Return and Refund Policy

RETURNED GOODS  

No goods will be returned to or accepted by Seller without prior authorization by Seller in writing. Any products returned will be assessed a minimum restocking charge of 25%, of the invoice price. In all cases, transportation charges must be prepaid by the 

Buyer. Special Order – Built to Order products are non-returnable. 

WARRANTY OF WORKMANSHIP AND MATERIALS 

Seller warrants all equipment of its manufacture or assembly, for a period of One (1) year from the date of shipment to Buyer. Seller will repair or replace at Sellers option, any equipment and or components found to be damaged or defective due to normal use. Buyer will assume all responsibility and cost for freight in connection with the foregoing.

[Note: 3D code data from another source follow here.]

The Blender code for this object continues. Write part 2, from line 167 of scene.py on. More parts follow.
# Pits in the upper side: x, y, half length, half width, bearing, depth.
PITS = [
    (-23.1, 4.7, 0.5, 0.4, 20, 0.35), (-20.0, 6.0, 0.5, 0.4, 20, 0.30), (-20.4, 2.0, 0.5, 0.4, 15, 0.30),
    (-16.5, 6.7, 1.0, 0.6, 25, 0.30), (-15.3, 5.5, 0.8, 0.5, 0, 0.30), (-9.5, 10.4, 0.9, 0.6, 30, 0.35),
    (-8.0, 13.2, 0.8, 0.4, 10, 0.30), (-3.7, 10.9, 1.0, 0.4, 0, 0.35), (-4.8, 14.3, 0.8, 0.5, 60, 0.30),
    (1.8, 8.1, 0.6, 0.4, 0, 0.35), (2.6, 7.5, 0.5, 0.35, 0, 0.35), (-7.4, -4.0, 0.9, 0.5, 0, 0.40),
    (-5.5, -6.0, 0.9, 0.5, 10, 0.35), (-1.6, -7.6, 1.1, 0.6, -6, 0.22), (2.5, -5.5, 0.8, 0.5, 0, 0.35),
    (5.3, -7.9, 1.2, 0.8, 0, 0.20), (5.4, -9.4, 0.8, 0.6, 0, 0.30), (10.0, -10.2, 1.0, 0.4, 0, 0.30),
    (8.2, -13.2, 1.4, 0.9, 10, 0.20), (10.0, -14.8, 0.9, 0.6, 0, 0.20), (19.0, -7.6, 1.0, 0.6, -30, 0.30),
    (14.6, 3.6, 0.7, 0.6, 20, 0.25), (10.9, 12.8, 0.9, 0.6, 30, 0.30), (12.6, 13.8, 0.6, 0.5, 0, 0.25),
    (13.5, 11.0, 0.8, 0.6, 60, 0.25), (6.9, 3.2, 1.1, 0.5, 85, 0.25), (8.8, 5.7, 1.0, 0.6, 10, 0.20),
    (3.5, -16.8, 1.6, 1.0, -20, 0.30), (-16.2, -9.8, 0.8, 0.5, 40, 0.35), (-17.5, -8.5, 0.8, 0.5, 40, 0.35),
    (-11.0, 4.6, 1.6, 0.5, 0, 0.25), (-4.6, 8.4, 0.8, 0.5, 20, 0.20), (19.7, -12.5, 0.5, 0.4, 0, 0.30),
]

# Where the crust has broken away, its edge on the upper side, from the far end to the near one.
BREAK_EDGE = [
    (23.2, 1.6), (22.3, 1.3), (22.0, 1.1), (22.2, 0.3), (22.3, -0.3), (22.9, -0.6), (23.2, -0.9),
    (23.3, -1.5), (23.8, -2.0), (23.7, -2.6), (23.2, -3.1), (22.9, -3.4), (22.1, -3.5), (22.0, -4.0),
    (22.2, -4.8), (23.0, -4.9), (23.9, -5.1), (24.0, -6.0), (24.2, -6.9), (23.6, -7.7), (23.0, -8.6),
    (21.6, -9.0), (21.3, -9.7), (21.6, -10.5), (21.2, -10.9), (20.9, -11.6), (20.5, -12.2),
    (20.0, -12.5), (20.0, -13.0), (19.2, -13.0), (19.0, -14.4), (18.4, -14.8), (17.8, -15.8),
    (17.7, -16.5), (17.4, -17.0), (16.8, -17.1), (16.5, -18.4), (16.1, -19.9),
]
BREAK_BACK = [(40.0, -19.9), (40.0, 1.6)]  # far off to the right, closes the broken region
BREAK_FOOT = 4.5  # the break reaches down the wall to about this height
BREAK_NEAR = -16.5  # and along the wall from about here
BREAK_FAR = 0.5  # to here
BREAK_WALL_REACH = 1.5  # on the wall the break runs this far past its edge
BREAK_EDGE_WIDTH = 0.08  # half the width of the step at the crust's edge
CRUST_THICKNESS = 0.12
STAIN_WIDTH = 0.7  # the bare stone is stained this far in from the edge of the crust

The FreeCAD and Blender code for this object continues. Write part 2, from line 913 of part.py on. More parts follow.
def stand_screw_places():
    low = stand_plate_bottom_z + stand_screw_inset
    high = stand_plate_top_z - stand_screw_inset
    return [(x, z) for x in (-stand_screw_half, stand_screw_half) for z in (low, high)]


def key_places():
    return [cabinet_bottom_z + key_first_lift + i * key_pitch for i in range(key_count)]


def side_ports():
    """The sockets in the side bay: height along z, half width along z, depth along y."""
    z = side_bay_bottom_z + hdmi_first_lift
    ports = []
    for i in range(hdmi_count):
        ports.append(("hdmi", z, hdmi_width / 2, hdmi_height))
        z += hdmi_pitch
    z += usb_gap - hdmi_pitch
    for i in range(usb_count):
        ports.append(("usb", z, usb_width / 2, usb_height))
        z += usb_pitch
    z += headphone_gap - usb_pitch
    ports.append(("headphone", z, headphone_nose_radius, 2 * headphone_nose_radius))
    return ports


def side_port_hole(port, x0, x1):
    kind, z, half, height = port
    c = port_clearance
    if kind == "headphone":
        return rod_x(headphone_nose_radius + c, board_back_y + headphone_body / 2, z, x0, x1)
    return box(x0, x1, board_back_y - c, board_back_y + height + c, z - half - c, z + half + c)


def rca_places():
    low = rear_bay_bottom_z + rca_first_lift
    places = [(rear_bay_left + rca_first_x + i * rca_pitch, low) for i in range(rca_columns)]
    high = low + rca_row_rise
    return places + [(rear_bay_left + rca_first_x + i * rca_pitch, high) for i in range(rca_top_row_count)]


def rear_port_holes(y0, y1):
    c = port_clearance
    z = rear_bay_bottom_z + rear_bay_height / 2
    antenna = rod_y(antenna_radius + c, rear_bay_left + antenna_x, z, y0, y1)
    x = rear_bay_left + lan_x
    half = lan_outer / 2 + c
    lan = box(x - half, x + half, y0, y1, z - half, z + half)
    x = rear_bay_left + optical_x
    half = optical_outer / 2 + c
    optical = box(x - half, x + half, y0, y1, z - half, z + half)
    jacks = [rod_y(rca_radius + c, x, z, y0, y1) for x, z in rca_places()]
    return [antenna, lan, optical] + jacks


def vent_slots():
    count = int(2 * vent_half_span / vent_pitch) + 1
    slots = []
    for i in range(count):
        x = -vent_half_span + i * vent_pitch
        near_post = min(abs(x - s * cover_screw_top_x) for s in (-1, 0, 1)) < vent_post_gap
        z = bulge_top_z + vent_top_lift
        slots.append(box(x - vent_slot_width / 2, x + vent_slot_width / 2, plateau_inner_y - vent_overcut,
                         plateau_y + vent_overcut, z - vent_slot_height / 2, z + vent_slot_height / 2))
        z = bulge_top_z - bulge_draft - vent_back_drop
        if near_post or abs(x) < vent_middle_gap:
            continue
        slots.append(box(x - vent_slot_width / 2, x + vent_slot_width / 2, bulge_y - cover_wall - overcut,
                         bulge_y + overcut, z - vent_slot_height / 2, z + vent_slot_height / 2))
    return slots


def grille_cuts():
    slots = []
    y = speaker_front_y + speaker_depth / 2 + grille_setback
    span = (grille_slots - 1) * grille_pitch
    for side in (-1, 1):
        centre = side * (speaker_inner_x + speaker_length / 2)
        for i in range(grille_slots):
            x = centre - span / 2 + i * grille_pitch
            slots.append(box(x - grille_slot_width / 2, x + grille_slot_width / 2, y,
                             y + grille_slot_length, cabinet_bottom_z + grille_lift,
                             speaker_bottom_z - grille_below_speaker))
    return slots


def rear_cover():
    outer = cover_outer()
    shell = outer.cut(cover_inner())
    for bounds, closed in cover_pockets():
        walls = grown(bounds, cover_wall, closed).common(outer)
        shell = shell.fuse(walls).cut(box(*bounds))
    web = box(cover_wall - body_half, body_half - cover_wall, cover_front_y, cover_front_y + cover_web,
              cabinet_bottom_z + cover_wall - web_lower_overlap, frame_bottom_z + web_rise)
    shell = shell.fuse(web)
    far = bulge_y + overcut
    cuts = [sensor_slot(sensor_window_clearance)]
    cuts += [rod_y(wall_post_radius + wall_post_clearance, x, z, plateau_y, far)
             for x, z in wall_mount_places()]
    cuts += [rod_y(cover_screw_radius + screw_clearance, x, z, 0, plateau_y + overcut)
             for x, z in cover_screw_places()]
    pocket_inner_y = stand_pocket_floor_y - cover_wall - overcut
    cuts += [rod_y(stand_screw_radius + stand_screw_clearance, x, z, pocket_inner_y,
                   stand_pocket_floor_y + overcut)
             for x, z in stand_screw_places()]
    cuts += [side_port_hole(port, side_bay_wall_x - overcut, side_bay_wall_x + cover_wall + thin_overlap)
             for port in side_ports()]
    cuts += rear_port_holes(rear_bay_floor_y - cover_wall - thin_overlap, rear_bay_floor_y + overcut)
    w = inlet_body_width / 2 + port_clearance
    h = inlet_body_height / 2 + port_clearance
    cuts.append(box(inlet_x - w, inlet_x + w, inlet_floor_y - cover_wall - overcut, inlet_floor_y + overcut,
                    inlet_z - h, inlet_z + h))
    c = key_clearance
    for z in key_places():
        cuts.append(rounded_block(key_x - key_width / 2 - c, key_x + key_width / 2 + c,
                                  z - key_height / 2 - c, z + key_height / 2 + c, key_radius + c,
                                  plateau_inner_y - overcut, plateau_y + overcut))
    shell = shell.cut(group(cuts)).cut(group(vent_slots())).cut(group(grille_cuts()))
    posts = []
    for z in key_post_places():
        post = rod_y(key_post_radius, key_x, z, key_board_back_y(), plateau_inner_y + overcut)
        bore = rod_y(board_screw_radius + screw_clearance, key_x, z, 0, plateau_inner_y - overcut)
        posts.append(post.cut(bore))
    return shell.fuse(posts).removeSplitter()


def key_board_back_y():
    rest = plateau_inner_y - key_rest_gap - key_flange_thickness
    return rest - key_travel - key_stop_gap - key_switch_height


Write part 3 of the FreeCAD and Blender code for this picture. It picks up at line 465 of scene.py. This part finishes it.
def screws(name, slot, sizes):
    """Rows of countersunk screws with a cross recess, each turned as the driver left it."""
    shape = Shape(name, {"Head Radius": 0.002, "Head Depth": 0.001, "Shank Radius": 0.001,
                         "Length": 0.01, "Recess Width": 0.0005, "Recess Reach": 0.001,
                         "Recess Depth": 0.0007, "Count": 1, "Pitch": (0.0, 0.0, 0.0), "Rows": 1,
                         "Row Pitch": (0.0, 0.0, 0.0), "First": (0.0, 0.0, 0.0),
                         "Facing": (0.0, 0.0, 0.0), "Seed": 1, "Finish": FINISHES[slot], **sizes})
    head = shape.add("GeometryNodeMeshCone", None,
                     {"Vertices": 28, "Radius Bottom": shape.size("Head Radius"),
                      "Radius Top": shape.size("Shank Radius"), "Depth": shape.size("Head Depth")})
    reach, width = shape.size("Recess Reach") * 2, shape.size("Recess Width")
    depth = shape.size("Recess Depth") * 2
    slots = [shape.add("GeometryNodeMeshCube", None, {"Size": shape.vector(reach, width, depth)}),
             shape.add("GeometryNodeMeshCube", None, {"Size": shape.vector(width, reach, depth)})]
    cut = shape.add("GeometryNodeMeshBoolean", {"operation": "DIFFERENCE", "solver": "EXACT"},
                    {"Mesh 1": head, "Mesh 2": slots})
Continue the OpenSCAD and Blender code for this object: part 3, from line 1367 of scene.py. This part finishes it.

This warranty shall not apply (a) to equipment or components not manufactured by Seller, (b) to equipment which shall have been repaired or altered by others than Seller, (c) to equipment which shall have been subjected to negligence, accident, or damage by circumstances beyond Sellers control, or to improper operation, maintenance or storage, or to other than normal use or service. With respect to equipment or components sold but not manufactured by Seller the warranty obligations of Seller shall in all respects conform and be limited to the warranty actually extended to Seller by its supplier. The foregoing warranties do not cover reimbursement for labor, transportation, removal, installation, or any other expenses that may be incurred in connection with repair or replacement.